Getting it wrong…When I was at secondary school (Lister Community School) I was a bit of a chief. I used to cause a lot of problems for myself and for a lot of other people. I wasn’t interested in school (that's probably why I can't count!). I got really bored with it. It didn’t make any sense to me, except for my art class. The art teacher would buy me books and tell me to go to different places. She’d let me bunk off school so I could go to art galleries. She’d say that I was with her while I’d go to galleries. I was 14 or 15 and I used to bunk off school and go to this hall of fame in Plaistow, where I met all these writers and started writing. Before that I’d paint in a burnt down cinema and get it all wrong. I got it so wrong the first time, it was the worst thing ever. I found a picture of something I did a few years ago, but then lost it again. I was kind of glad I lost it because it was horrendous. I painted the outline first and then tried to fill it in like painting a colouring-in book on the wall.

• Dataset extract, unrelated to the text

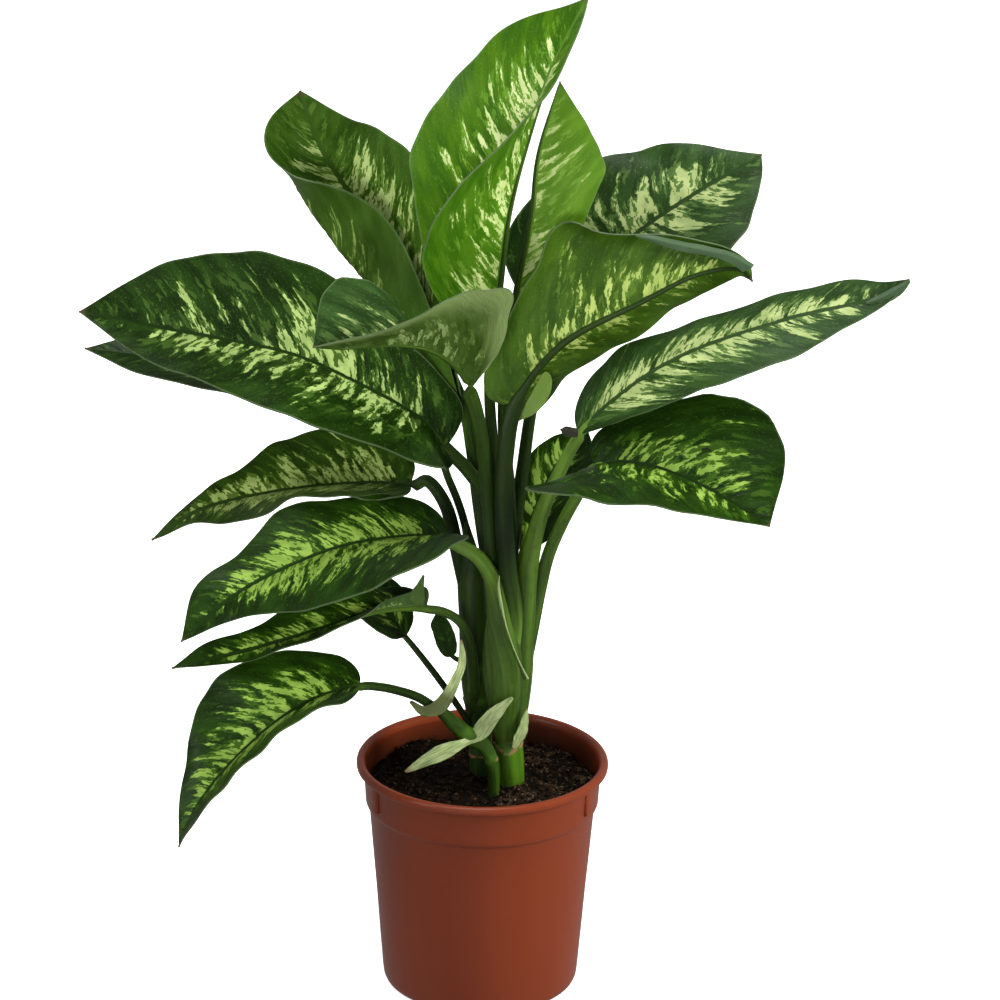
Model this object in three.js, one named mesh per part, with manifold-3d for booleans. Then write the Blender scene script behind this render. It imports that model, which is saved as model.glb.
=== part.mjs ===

At the minute…I work at Fallon and it’s amazing! I do lots of different things. I work in a design studio and actually get to do what I really want to do with my life, which is just to kind of mess around with stuff until something good happens. Now I get paid for doing that! It’s been an education. In the year and a bit that I’ve been there, I’ve learnt a lot about a lot of things, including four fingers short cuts. They’re amazing! I couldn’t do them before. People took the piss out of me for taking so long to do things.
Proudly presents…The first project I got to work on was amazing – making trailers for CBBC. It was surreal. We wrote a script that we couldn’t believe was actually made. Walking over the top of a hill on a golf course and seeing kids half buried in a golf bunker. I definitely broke a new boundary and someone was giving me money for it. Awesome!
Rock Corp’s a charity run by Orange that gives out free tickets to gigs in return for help they receive with community projects. If you do stuff in your community you get a free ticket. Simple. We’ve been working on the artwork for their new print ads. I was going to be painting this huge billboard that was two bendy buses long and a double decker bus high. It was massive but it got pulled a few days before it was meant to happen. I worked on a video guide on how they should do their visuals.
I also worked on a VJ project for Sony in Berlin. We made eight films about different products. It was an artistic representation of each product’s selling point. I got to work with some of my long time heroes, Hexstatic and Michael Faulkner from D-Fuse. Mike’s a legend. He goes all out. We were was sitting in a hotel room at six in the morning and he was still rendering. At that point, I was so tired I’d fallen asleep and was about to fall off my chair.
Learning curve…All the things I’ve learnt in my spare time have been a result of sitting in front of a computer and trying to work things out. At college, I was trying to push ideas, I’d try not to think about the limitations of an idea – I’d just keep going. Whether it was working in InDesign, on a computer, outside or on the radio station (which you'll find out about in a few minutes), I tried to just experiment. I’ve learnt from everyone I’ve met too.
Spare time…I generally sit at home on my computer. I’m really interested in human communication so I’ve been doing lots of weird stuff with video, sound and a digital magazine that I do called Bones. I’m trying to develop that and take it to the next stage. I’m basically trying to take it back to the world of analogue and see what happens. Bones as an idea that came from a magazine I used to do with Pete called Three for Free. I was interested in the human communication aspect of the project – us being able to share our ideas with people around the world. Bones was a result of what I learned from Three for Free and a university project called Filth, which came from the concept of using lots of different mediums to communicate an idea. It was gallery, a radio station and it was hodgepodge of different ideas. Bones became a way of delivering a magazine across the world for free and grew out of that experimental ethos.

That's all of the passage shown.